Performance gain by avoiding lookup table join?

From: Charlie Edwards <charlie3101_at_hotmail.com>
Date: 27 Feb 2003 04:03:10 -0800
Message-ID: <217ac5a8.0302270403.6a1f4b61_at_posting.google.com>


Consider the following set-up (8.1.7):



|PERSONS | 3 million rows
| pers_id (PK) |
| Forename_1 |
| Surname |
| etc |

       |
       |
      /|\        5 million 
 --------------  rows     ---------------- 

|PERS_ADDR_ROLE| |ADDR_ROLE_TYPES | approx 5 rows
| pers_id | | addr_type_id | e.g. 1 'HOME'
| addr_id |\ | addr_code | 2 'WORK'
| addr_type_id |->-------| | 3 'POSTAL'
| start_date |/ | |
| end_date | | |
-------------- ---------------- \|/ | | --------------
|ADDRESSES | 4 million rows
| addr_id |
| Addr_Line_1 |
| Addr_Line_2 |
| etc |

It has been suggested by a consultant that it is more efficient to avoid joining to the ADDR_ROLE_TYPES table and instead have the ADDR_CODE column on the PERS_ADDR_ROLE table, instead of using the surrogate key.

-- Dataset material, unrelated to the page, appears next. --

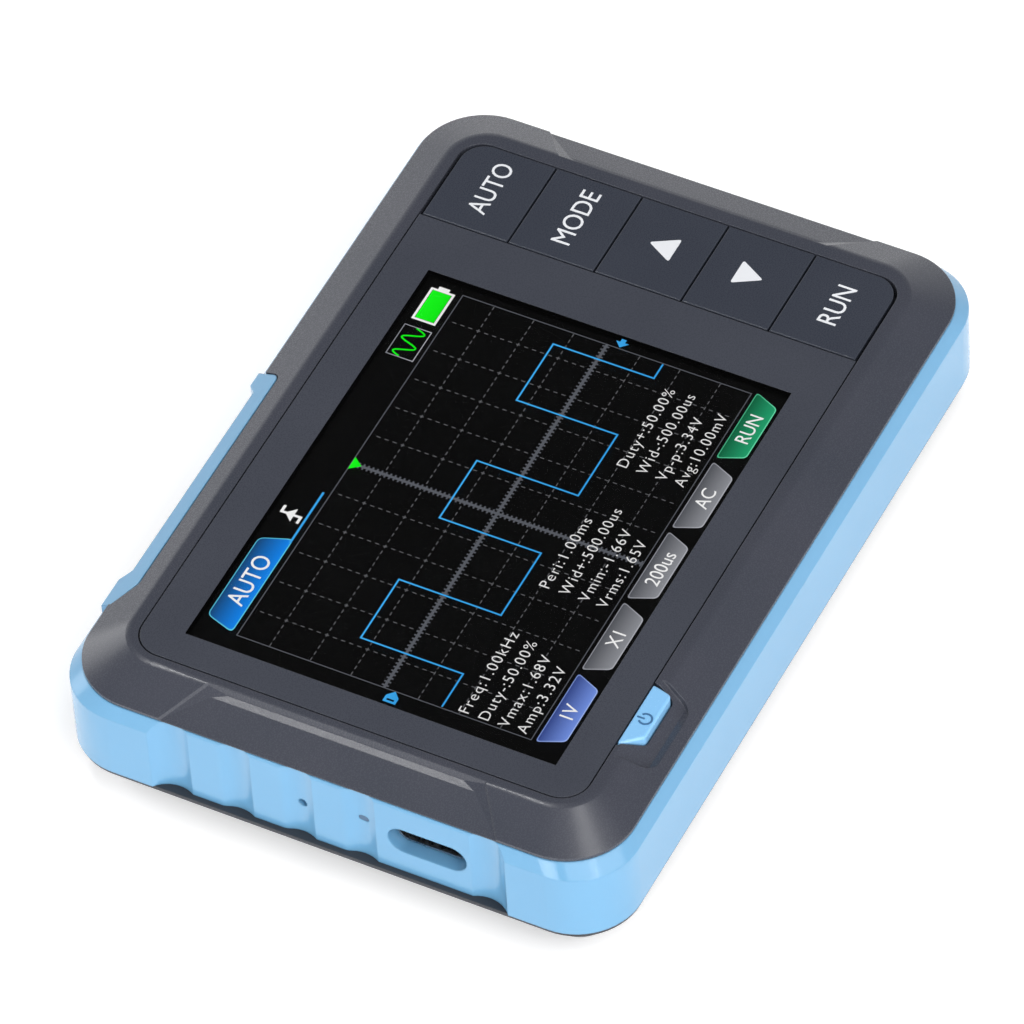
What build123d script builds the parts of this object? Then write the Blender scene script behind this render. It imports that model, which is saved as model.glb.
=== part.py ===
"""Pocket digital oscilloscope, lying on its back, as an assembly of separate pieces.

Millimetres. The origin is at the middle of the footprint on the surface it rests on. +Z points out
of the screen, +X runs from the USB end to the key end, and +Y runs towards the signal jack side.
"""
import os

from build123d import *

# ---- overall size ----
LENGTH = 99.0
WIDTH = 69.5
HEIGHT = 19.5
CORNER_R = 7.7

# ---- heights of the stack ----
BASE_EDGE_Z = 5.15       # the bottom cover's bevel ends here
FRAME_Z = 5.7            # bottom cover meets middle frame
FRAME_BEVEL_Z = 14.9     # the frame's upper bevel starts here
COVER_Z = 16.4           # middle frame meets top cover
LIP_Z = 16.95            # the top cover's slope starts here
ROOF_Z = 17.0            # underside of the top cover's roof
PANEL_Z = 18.5           # underside of the front panel
KEY_TOP_Z = 19.45
KEY_BAY_Z = 17.45
BOARD_BOTTOM_Z = 12.6
BOARD_TOP_Z = 13.6
SCREEN_Z = 18.4          # top of the display glass

# ---- outlines, as half lengths and half widths ----
SHADOW_GAP = (0.15, 0.4) # height and depth of the dark line between the top cover and the frame
EDGE_STEP = 1.05         # the frame stands out this far beyond the top cover
BASE_STEP = 0.2          # the bottom cover sits this far inside the frame
LIP_X = LENGTH / 2 - EDGE_STEP
LIP_Y = WIDTH / 2 - EDGE_STEP
LIP_R = 8.0
FLAT_X = 43.5            # edge of the top cover's flat face
FLAT_Y = 29.1
FLAT_R = 5.0
SHOULDER_R = 1.5         # rounding between the flat face and the slope
BASE_X = LENGTH / 2 - BASE_STEP
BASE_Y = WIDTH / 2 - BASE_STEP
BASE_R = CORNER_R - BASE_STEP
BASE_BEVEL = 4.0
INNER_X = 46.2           # inside of the middle frame
INNER_Y = 32.4
INNER_R = 6.0
RIM = 1.2                # thickness of the covers' location rims
RIM_GAP = 0.1
RIM_HEIGHT = 1.2
COVER_HOLLOW_X = 44.6
COVER_HOLLOW_Y = 29.8

# ---- front panel, window and display ----
SEAM = 0.2
PANEL_LEFT = -42.24
PANEL_RIGHT = 28.7
PANEL_Y = 27.6
PANEL_R = 3.3
WINDOW_LEFT = -38.2
WINDOW_RIGHT = 21.4
WINDOW_Y = (-23.1, 22.75)
GLASS_LEFT = -40.2
GLASS_RIGHT = 27.6
GLASS_Y = 25.0
GLASS_BOTTOM_Z = 17.0
BACKLIGHT_RIGHT = 24.8
BACKLIGHT_Z = 16.1
OPENING_GAP = 0.25

# ---- keys ----
KEY_NAMES = ("auto", "mode", "up", "down", "run")
KEY_PITCH = 11.0
KEY_GAP = 0.25
KEY_LEFT = 28.95
KEY_RIGHT = 41.6
KEY_R = 3.0
KEY_THICKNESS = 1.55
KEY_X = 35.3
KEY_STEM = 3.2
KEY_STEM_Z = 16.95
KEY_STEM_GAP = 0.3
SWITCH_SIZE = 4.5
SWITCH_TOP_Z = 15.95
PLUNGER_R = 1.1
PLUNGER_GAP = 0.05
KEY_TRAVEL = 0.35

# ---- power key ----
POWER_INNER_Y = -27.75
POWER_OUTER_Y = -30.2
POWER_INNER_X = (-32.7, -23.3)
POWER_OUTER_X = (-30.6, -23.9)
POWER_TOP_Z = 19.42
POWER_EDGE_R = 0.35      # rounding of its outer edge
SCOOP_Y = (-28.3, -31.7, -32.6)   # the relief's slope starts, turns and rises again to its edge
SCOOP_Z = (17.4, 17.64)
SCOOP_X = (-33.7, -23.1)  # the relief's ends beside the panel
SCOOP_REACH_Y = (-27.0, -32.3)
SCOOP_CONVERGE = 0.6     # its ends come this much closer towards the edge
SCOOP_CORNER_R = 1.6
SCOOP_BOTTOM_Z = 16.9
SCOOP_FLARE = 18         # degrees by which its ends lean outwards
POWER_X = -28.1
POWER_SWITCH_Y = -28.9
POWER_SWITCH_TOP_Z = 15.3
POWER_PLUNGER_TOP_Z = 16.1
POWER_FLANGE_Z = (16.15, 16.85)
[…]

Well, I can see logically that avoiding an extra "unnecessary" join should help, but would this really have any great effect?

Is this any different in previous versions of Oracle? The consultant claims that using this method is better in more recent versions of Oracle (I don't know if he is implying that the CBO does this).